I am familiar with someone's similar situation. You can have your loan bought out and consolidated through the government. Go here.

I believe with this, there is an option that will allow you to pay it either in one shot or in installments and subsequently, the default will be completely removed from your credit report after a year or sooner.
posted by cmgonzalez at 8:55 PM on November 4, 2007

I am not a financial expert. At all. I had a student loan in Canada go to collections as well, though. I suggest you pay it off completely tomorrow, since you have the money at hand, and place a note on your credit report saying that the debt was paid in full as agreed as soon as you were notified.

The reason I say this is because I know from experience that the torment of being in default and dealing with collection agents on top of the typical mental burden and stress of being in significant debt is not worth shouldering for even a moment longer than you should. Life is just too short. Your peace of mind is so much more important than having a wad of cash in the bank. And you never know what might happen to that money in a month or a year -- you may really regret using it for some other reason while you're still under the dark cloud of debt.

You are in a fortunate position -- most people who end up in your situation don't have the cash right there to pay it off and be done with it. I didn't, so I got a line of credit to pay the loan off, and I'm still paying the line of credit, but it's in good standing, so at least now my credit is getting better and better.

Whatever you do, for godsake, don't run and hide from it. Trust me, it just doesn't feel any better and it will never just go away.
posted by loiseau at 9:11 PM on November 4, 2007

Some guarantors will work with you to put your loans in Rehabilitation. This is cool, if you can get this, because once you show that you can make a certain number of payments (and then, in your case, pay it off), you can get it off your credit report. If you can do this (in the U.S.), this would be the way to go! Often, that's the only way to do that.
posted by ugf at 9:28 PM on November 4, 2007

Go here to find out who is guaranteeing your loans: NSLDS - this is a government site that tells you where your loans are.
posted by ugf at 9:32 PM on November 4, 2007 [1 favorite] takes a little time to figure out but exists to help people with credit issues and is full of people who have similar problems discussing the outcomes of different strategies. I believe there's a forum devoted just to student loan issues. Worth checking out.
posted by salvia at 9:36 PM on November 4, 2007

You may want to start with the Dept of Education; ask them (and/or whoever now owns your loan) about defaulted loan rehabilitation, as ugf suggested. You get put on a payment plan for a set number of months, then if you manage to make those payments on time, they take your loan out of default and may eliminate a hefty chunk of fees and interest. I've done it with two loans (hey, I was stupid in my 20s), one of which took 9 months of payments and the other 12 months, I think.

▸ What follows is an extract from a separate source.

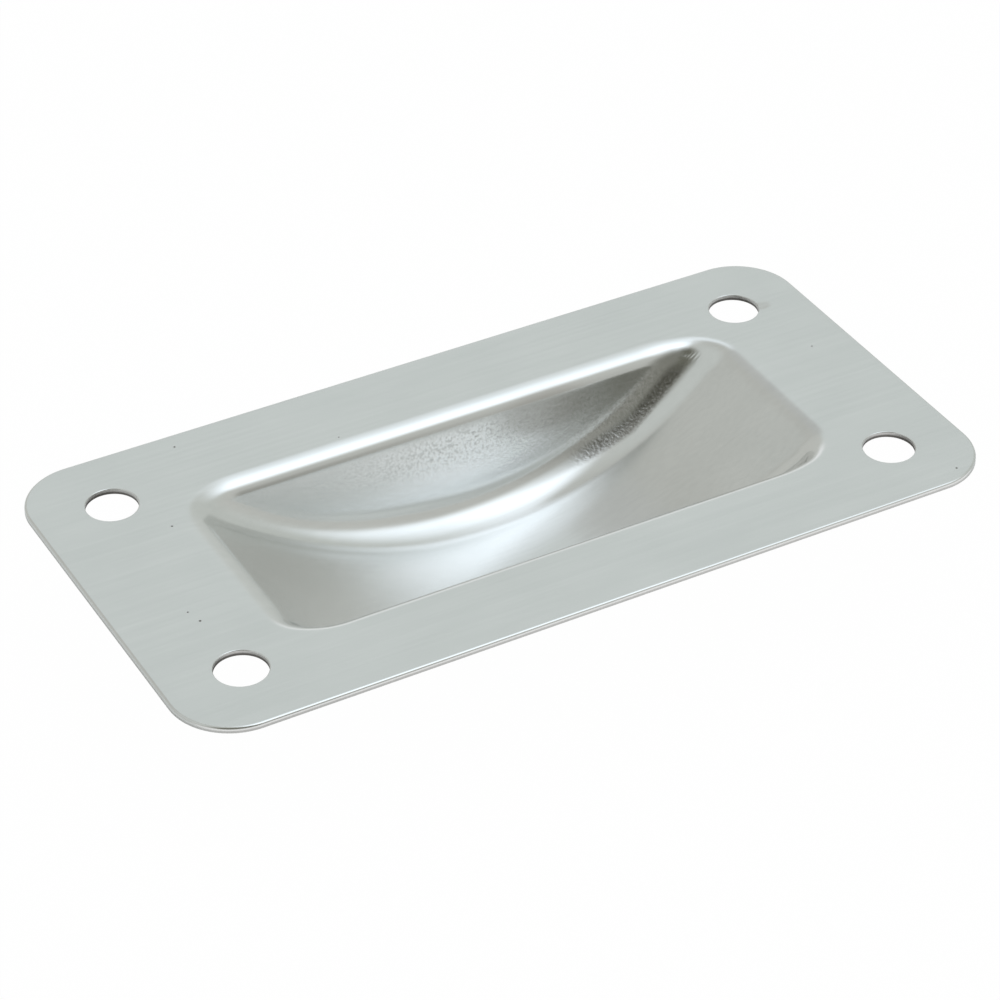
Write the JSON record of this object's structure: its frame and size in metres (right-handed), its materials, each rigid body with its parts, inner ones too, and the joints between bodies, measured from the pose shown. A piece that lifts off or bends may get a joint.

Can't imagine they wouldn't let you do it in one payment, but who knows the ways of bureaucracy. Also, if you know a financial attorney, you might want to run this by him or her.
posted by mediareport at 12:33 AM on November 5, 2007

What will happen is probably nothing for a couple of years, and then you will get a call from the a federal loan rehabilitation agency that will offer you two options: 1. Have your wages garnished, or 2. Get into a payment program. The latter gets it wiped from your credit report after something like nine months of concurrent on-time payments. Of course, if you can pay it all in one lump sum, that's even better.
posted by Civil_Disobedient at 4:43 AM on November 5, 2007

I just JUST JUST came out of default. Here are your answers:
-They aren't going to "retroactively" take you out of default. You MUST make 6-9 monthly, on time payments to rehabilitate your loan. Even if you offer a one time payment that is equal in size to what you could afford in 6 to 9 months, they won't take you out of default.
-They've tacked on at least 25% in fees to your original amount. Any amount you pay towards rehabilitating your account is LOST, as it comes off the new total, NOT your original amount owed.
-Rehabilitating your account will take it back to pretty status, showing on your credit as though it was never defaulted, and back to the original amount.

What should you do? Depends on how much you owe. Right now you are accruing interest on the defaulted amount MONTHLY, so it shoots up fast.

Usual best bet is to offer to pay something each month. When you call, work out a budget FIRST with rediculous expenses so you don't have to pay a stupid amount, they'll take whatever you can afford, whether it's $50 or $500. Make the agreement with them to pay that much each month, you can even do automatic withdrawal and save a couple points of interest. Then, as SOON as you're rehabed, pay it off. Why not pay if off now? Because you'll be paying 25% or more extra.

Although, if you only owe a little bit, like 5-10k, you might be just as ahead to pay if off now, as 25% isn't so much, and making payments for 6 to 9 months might actually overpay that new fee. If you owe more like 20 or more, I'd do as I mentioned earlier.